4. (C) Under XXXXXXXXXXXX’s (somewhat convoluted) plan:

-- Mugabe gets the extension of his presidential term to 2010, but would share power with a “technocratic” Prime Minister during the 2007-10 period.

-- The PM would have to be acceptable to 85 percent of the parliament, thus requiring opposition MDC support, and could only be removed by an 85 percent vote in parliament.

-- The President would still appoint the key security ministers of Defense, Home Affairs, and National Security. The PM would appoint the other cabinet members, particularly in the economic area. However, deployment of troops would require the approval of both the PM and President.

-- The PM would not be eligible to run for President in 2010, thus ensuring his or her political independence.

-- Between 2007-10, the Constitution and electoral system would be reviewed, and a new constitution put in place.
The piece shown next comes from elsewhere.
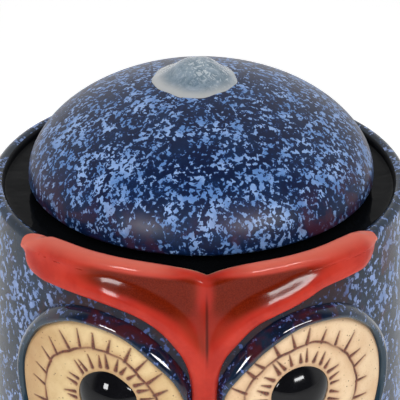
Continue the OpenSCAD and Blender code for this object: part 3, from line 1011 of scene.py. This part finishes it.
FELT = plain("felt", (30, 30, 33), (52, 52, 56), (0.85, 0.98), 900, 0.5, 0.0005)
RUBBER = plain("rubber", (16, 16, 17), (30, 30, 32), (0.5, 0.68), 500, 0.2, 0.0002)
SILICONE = plain("silicone", (176, 180, 184), (204, 208, 211), (0.32, 0.46), 240, 0.12, 0.0003,
                 Subsurface_Weight=0.2, Subsurface_Scale=0.004)
HOSE = plain("clear_hose", (196, 204, 208), (222, 228, 231), (0.14, 0.26), 160, 0.1, 0.0003,
             Transmission_Weight=0.7, IOR=1.41)
NOZZLE = plain("nozzle_plastic", (206, 208, 208), (226, 228, 227), (0.28, 0.42), 420, 0.1, 0.0002)
PUMP = plain("pump_plastic", (20, 21, 23), (38, 40, 43), (0.34, 0.52), 1100, 0.3, 0.0002)
KNOB = plain("knob_plastic", (196, 70, 22), (222, 94, 38), (0.22, 0.34), 600, 0.12, 0.0002)
WHITE_CERAMIC = plain("bush_ceramic", (216, 214, 208), (234, 233, 228), (0.12, 0.22), 300, 0.08,
                      0.0001)


def make_felt():
    r, _, thick = np.array(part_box("base_felt")[1]) / MM
    edge = [(r - 0.8 + 0.8 * math.sin(a), thick / 2 - thick / 2 * math.cos(a))
            for a in np.linspace(0, math.pi, 9)]
    outline = [(0.0, 0.0), (r / 2, 0.0)] + edge + [(r / 2, thick), (0.0, thick)]
    made = revolve("felt_disc", outline, 240, FELT)
    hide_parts("base_felt")


make_felt()


def make_boss():
    """Thickened glazed ring round the cord's hole, with soft edges."""
    (_, y0, _), (_, y1, _) = (np.array(corner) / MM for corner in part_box("cord_boss"))
    grommet_low, grommet_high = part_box("cord_grommet")
    z = (grommet_low[2] + grommet_high[2]) / 2 / MM
    outer, inner, soft = 15.0, 8.0, 1.6
    outline = []
    for (r, y), turn in (((outer - soft, y0 + soft), -90), ((outer - soft, y1 - soft), 0),
                         ((inner + soft, y1 - soft), 90), ((inner + soft, y0 + soft), 180)):
        for a in np.radians(np.linspace(turn, turn + 90, 8)):
            outline.append((r + soft * math.cos(a), y + soft * math.sin(a)))
    outline.append(outline[0])

    def lie_down(points):
        return np.stack([points[..., 0], points[..., 2], z + points[..., 1]], -1)

    made = revolve("boss_glazed", outline, 120, BODY_GLAZE, shape=lie_down)
    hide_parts("cord_boss")


make_boss()


# ---- the crown ----

def dome_curve(r, tall, angles):
    """Profile of the dome at some angles, as points of radius and height."""
    return [(r * math.cos(a) ** DOME_SLOPE, DOME_MID + tall * math.sin(a)) for a in angles]


def make_crown():
    tall = DOME_TOP - DOME_MID
    wall, hole = 7.0, 8.5
    start = math.acos((hole / DOME_R) ** (1 / DOME_SLOPE))
    outline = dome_curve(DOME_R, tall, np.linspace(start, 0, 150))
    for a in np.radians(np.linspace(-4, -90, 22)):
        outline.append((DOME_R - ROLL_R * (1 - math.cos(a)), DOME_MID + ROLL_H * math.sin(a)))
    outline += [(85.9, 294), (86, 290), (86, SEAT_Z + 0.6), (85.4, SEAT_Z), (79.6, SEAT_Z),
                (79, SEAT_Z + 0.6), (79.5, SEAT_Z + 8), (84, SEAT_Z + 15)]
    inner_start = math.acos((hole / (DOME_R - wall)) ** (1 / DOME_SLOPE))
    outline += dome_curve(DOME_R - wall, tall - wall, np.linspace(0.14, inner_start, 50))
    outline.append(outline[0])
    outline = np.array(outline)[::-1]
    turns = 480
    turn = angles(turns)
    z = np.broadcast_to(outline[:, 1][:, None], (len(outline), turns))
    r = np.broadcast_to(outline[:, 0][:, None], (len(outline), turns))
    low = 1 - smooth(SEAT_Z + 10, DOME_MID + 18, z)
    right = smooth(0.1, 0.8, np.sin(turn)) * smooth(0.1, 0.6, np.cos(turn))
    film = np.clip(0.12 + 0.9 * low * (0.45 + 0.9 * right), 0, 1)
    edge = np.clip((1 - smooth(DOME_MID - 4, DOME_MID + 28, z)) * (0.75 + 0.5 * right), 0, 1)

    def settle(points):
        swell = round_swell(points, 4, 3, 55.0, 0.3, 7)
        outside = smooth(SEAT_Z + 9, SEAT_Z + 20, points[..., 2]) * smooth(10, 22, r)
        grow = 1 + swell * outside / np.maximum(r, 20)
        return points * np.stack([grow, grow, np.ones_like(grow)], -1) + (CROWN_SHIFT, 0, 0)

    made = revolve("crown_glazed", outline, turns, CROWN_GLAZE, "crown",
                   {"edge": edge, "film": film}, settle, join=0.01)
    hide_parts("crown_dome")


make_crown()


# ---- water ----

POOL = pool_water()
MOUND = mound_water()
MOUND_R = 25.5
MOUND_RISE = 8.6


def make_pool():
    """Water in the pot up to the ring round the crown, drawn up a little at the wall."""
    turns = 400
    edge = float(body_r(WATER_Z)) - WALL + 0.1
    r = np.concatenate([np.linspace(0, 60, 6), np.linspace(66, edge - 3, 40),
                        np.linspace(edge - 2.6, edge, 10)])
    climb = 1.1 * np.exp(-(edge - r) / 1.3)
    top = list(zip(r, WATER_Z + climb))
    outline = [(0.0, WATER_Z - 5), (60, WATER_Z - 5), (edge - 0.5, WATER_Z - 5)] + top[::-1]

    def ripple(points):
        swell = round_swell(points, 8, 6, 22.0, 0.35, 11)
        points = points.copy()
        points[..., 2] += swell * (points[..., 2] > WATER_Z - 2)
        return points

    revolve("water_pool", outline, turns, POOL, shape=ripple)


def crown_height(r):
    """Height of the crown's outside at a radius."""
    level = (r / DOME_R) ** (1 / DOME_SLOPE)
    return DOME_MID + (DOME_TOP - DOME_MID) * np.sqrt(1 - level ** 2)


def make_mound():
    """Water welling from the middle of the crown, and the thick rim that it spills in, its pale
    edge a painted sheen.
    """
    rings, turns = 150, 300
    s, a = polar(rings, turns)
    uneven = 1 + 0.03 * np.sin(2 * a + 0.7) + 0.02 * np.sin(5 * a + 2) + 0.008 * np.sin(11 * a)
    r = s * MOUND_R * uneven
    swell = 0.86 * np.exp(-(s / 0.62) ** 3.2) + 0.14 * (1 - s ** 2)
    top = crown_height(np.minimum(r, MOUND_R * 1.1)) + MOUND_RISE * swell * (1 - s ** 14) - 0.2
    x, y = r * np.sin(a), -r * np.cos(a)
    points = np.stack([x - 0.8, y, top + 0 * a], -1)
    thread = wobble(points * [1, 1, 0.2], 4.2, 1.0, 21)
    broad = wobble(points * [1, 1, 0.2], 11.0, 0.9, 23)
    calm = np.exp(-(((x - 6) / 15) ** 2 + ((y + 7) / 10) ** 2))
    points[..., 2] += (0.55 * thread * calm + 0.5 * broad) * np.clip(1 - s ** 4, 0, 1)
    # Painted sheen: the pale rim of the water, stronger on one side.
    painted_rim_sheen = smooth(0.66, 0.92, s) * (0.5 + 0.5 * smooth(-0.4, 0.7, np.cos(a + 0.5)))
    made = piece("water_mound", points, grid_faces(rings, turns, wrap=True), MOUND,
                 "crown", {"painted_rim_sheen": painted_rim_sheen, "thread": calm + 0 * painted_rim_sheen}, join=0.01)
    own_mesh(made)


make_pool()
make_mound()


# ---- finishes of the CAD parts ----

FINISHES = {
    LINER: ["crown_ledge_1", "crown_ledge_2", "crown_ledge_3", "crown_ledge_4"],
    RUBBER: ["cord_grommet", "cable_gland", "suction_cup_1", "suction_cup_2", "suction_cup_3",
             "suction_cup_4"],
    SILICONE: ["nozzle_seal"],
    HOSE: ["riser_hose"],
    NOZZLE: ["outlet_nozzle", "impeller"],
    PUMP: ["pump_housing", "pump_cover", "strainer"],
    KNOB: ["flow_knob"],
    WHITE_CERAMIC: ["shaft_bush_rear", "shaft_bush_front", "impeller_shaft"],
}
for finish, names in FINISHES.items():
    for name in names:
        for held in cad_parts[name].material_slots:
            held.material = finish


# ---- camera ----

scene = bpy.context.scene
VIEW_TURN = math.radians(-1.3)
VIEW_TILT = math.radians(28)
VIEW_GAP = 1.0
VIEW_DOWN, VIEW_RIGHT = 0.01143, 0.00057
VIEW_LENS = 157.5


def place(name, data):
    """New object in the scene."""
    made = bpy.data.objects.new(name, data)
    scene.collection.objects.link(made)
    return made


def way_to(turn, tilt):
    """Direction from the owl at a turn round it and a tilt up, in radians."""
    return Vector((math.sin(turn) * math.cos(tilt), -math.cos(turn) * math.cos(tilt),
                   math.sin(tilt)))


towards = way_to(VIEW_TURN, VIEW_TILT)
camera = place("camera", bpy.data.cameras.new("camera"))
look = towards.to_track_quat("Z", "Y")
camera.rotation_mode = "QUATERNION"
camera.rotation_quaternion = look
right, up = look @ Vector((1, 0, 0)), look @ Vector((0, 1, 0))
camera.location = (Vector((0, 0, WATER_Z * MM)) + towards * VIEW_GAP
                   - up * VIEW_DOWN + right * VIEW_RIGHT)
camera.data.lens = VIEW_LENS
camera.data.sensor_width = 36
camera.data.clip_start = 0.01
scene.camera = camera


# ---- floor and light ----

def make_floor():
    mesh = bpy.data.meshes.new("floor")
    mesh.from_pydata([(-6, -6, 0), (6, -6, 0), (6, 6, 0), (-6, 6, 0)], [], [(0, 1, 2, 3)])
    mat = Shader("floor", Roughness=0.9, Specular_IOR_Level=0.1, Emission_Color=(1, 1, 1, 1),
                    Emission_Strength=0.4)
    mat.to("Base Color", mat.mix(mat.noise(3, 2.0), (246, 246, 246), (252, 252, 252)))
    mesh.materials.append(mat.material)
    floor = place("floor", mesh)


make_floor()


def make_world():
    """White studio all round, with the dark side of the room behind the camera."""
    world = bpy.data.worlds.new("studio")
    scene.world = world
    world.use_nodes = True
    tree = world.node_tree
    back = tree.nodes["Background"]
    coords = tree.nodes.new("ShaderNodeTexCoord")
    facing = tree.nodes.new("ShaderNodeVectorMath")
    facing.operation = "DOT_PRODUCT"
    tree.links.new(coords.outputs["Generated"], facing.inputs[0])
    lean = math.radians(25)
    facing.inputs[1].default_value = (0, -math.cos(lean), math.sin(lean))
    span = tree.nodes.new("ShaderNodeMapRange")
    span.interpolation_type = "SMOOTHSTEP"
    tree.links.new(facing.outputs["Value"], span.inputs["Value"])
    for socket, value in {"From Min": 0.05, "From Max": 0.45, "To Min": 1, "To Max": 0.05}.items():
        span.inputs[socket].default_value = value
    tree.links.new(span.outputs[0], back.inputs["Strength"])
    back.inputs["Color"].default_value = (1, 1, 1, 1)


make_world()


def softbox(name, turn, tilt, gap, size, power, glossy):
    """Soft light aimed at the face, seen only in reflections if glossy and only as light if not."""
    data = bpy.data.lights.new(name, "AREA")
    data.shape = "RECTANGLE"
    data.size, data.size_y = size
    data.energy = power
    light = place(name, data)
    way = way_to(math.radians(turn), math.radians(tilt))
    light.location = Vector((0, 0, 0.26)) + way * gap
    light.rotation_mode = "QUATERNION"
    light.rotation_quaternion = way.to_track_quat("Z", "Y")
    light.visible_glossy = glossy
    light.visible_diffuse = not glossy


softbox("key", 0, 40, 1.8, (1.6, 1.2), 26, glossy=False)
softbox("window_right", 35, 24, 1.5, (0.7, 0.16), 16, glossy=True)
softbox("window_left", -36, 18, 1.5, (0.3, 0.3), 12, glossy=True)

scene.view_settings.view_transform = "Standard"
-- In return for these “reforms,” the international community would agree to the phased lifting of sanctions, the “acceptance” of the extension of Mugabe,s term to 2010, and perhaps most importantly to provide economic assistance to help rehabilitate the Zimbabwean economy.

 

5. (C) XXXXXXXXXXXX said that a number of Zimbabweans could play the role of technocratic Prime Minister. XXXXXXXXXXXX.

 

6. (C) On the question of who sells this plan to Mugabe, XXXXXXXXXXXX was open to ideas. He said that Moeletsi Mbeki, a

PRETORIA 00000356 002 OF 002

South African businessman and (estranged) brother to the President, recommended against South Africa playing the mediation role, arguing that ForMin Dlamini-Zuma is too close to Mugabe. Moeletsi Mbeki recommended involving the new UN Secretary General Ban Ki-moon, working through an envoy like

SIPDIS former Malaysian Prime Minister Mahathir.

 

7. (C) COMMENT: We cannot comment on whether Mugabe might accept a power-sharing plan like XXXXXXXXXXXX proposes or who is best to convince Mugabe, but it is encouraging that four senior Zimbabwean businessmen are actively discussing ideas to resolve their country’s political and economic crisis. For the last seven years, most exiled Zimbabwean businessmen in South Africa have avoided any political involvement in their home country. We are not as quick as Moeletsi Mbeki to dismiss a possible South African role in any proposed transition deal, even if they are not the ones to sell it directly to Mugabe. The South African Government is increasingly frustrated with Mugabe’s intransigence and Zimbabwe’s economic decline, which impedes regional integration and growth; President Thabo Mbeki wants to see Zimbabwe “resolved” before he leaves power in 2009; and the last thing South Africa wants while hosting the 2010 World Cup is a messy and violent election in Zimbabwe. END COMMENT.

 

8. (C) EMBASSY HARARE COMMENT: The concept described by XXXXXXXXXXXX is increasingly in circulation in Harare. Morgan Tsvangirai told Emboffs on 30 January that this is Mugabe,s

SIPDIS Plan B as he runs into growing resistance to 2010 and that the candidate for PM would be Simba Makoni. Significant outside intervention, therefore, may not be necessary; however, gentle encouragement from Pretoria is unlikely to be amiss. UN SYG Ban may not wish to engage on this issue at the beginning of his tenure, especially in view of the way Mugabe treated former UN SYG Annan. END EMBASSY HARARE COMMENT.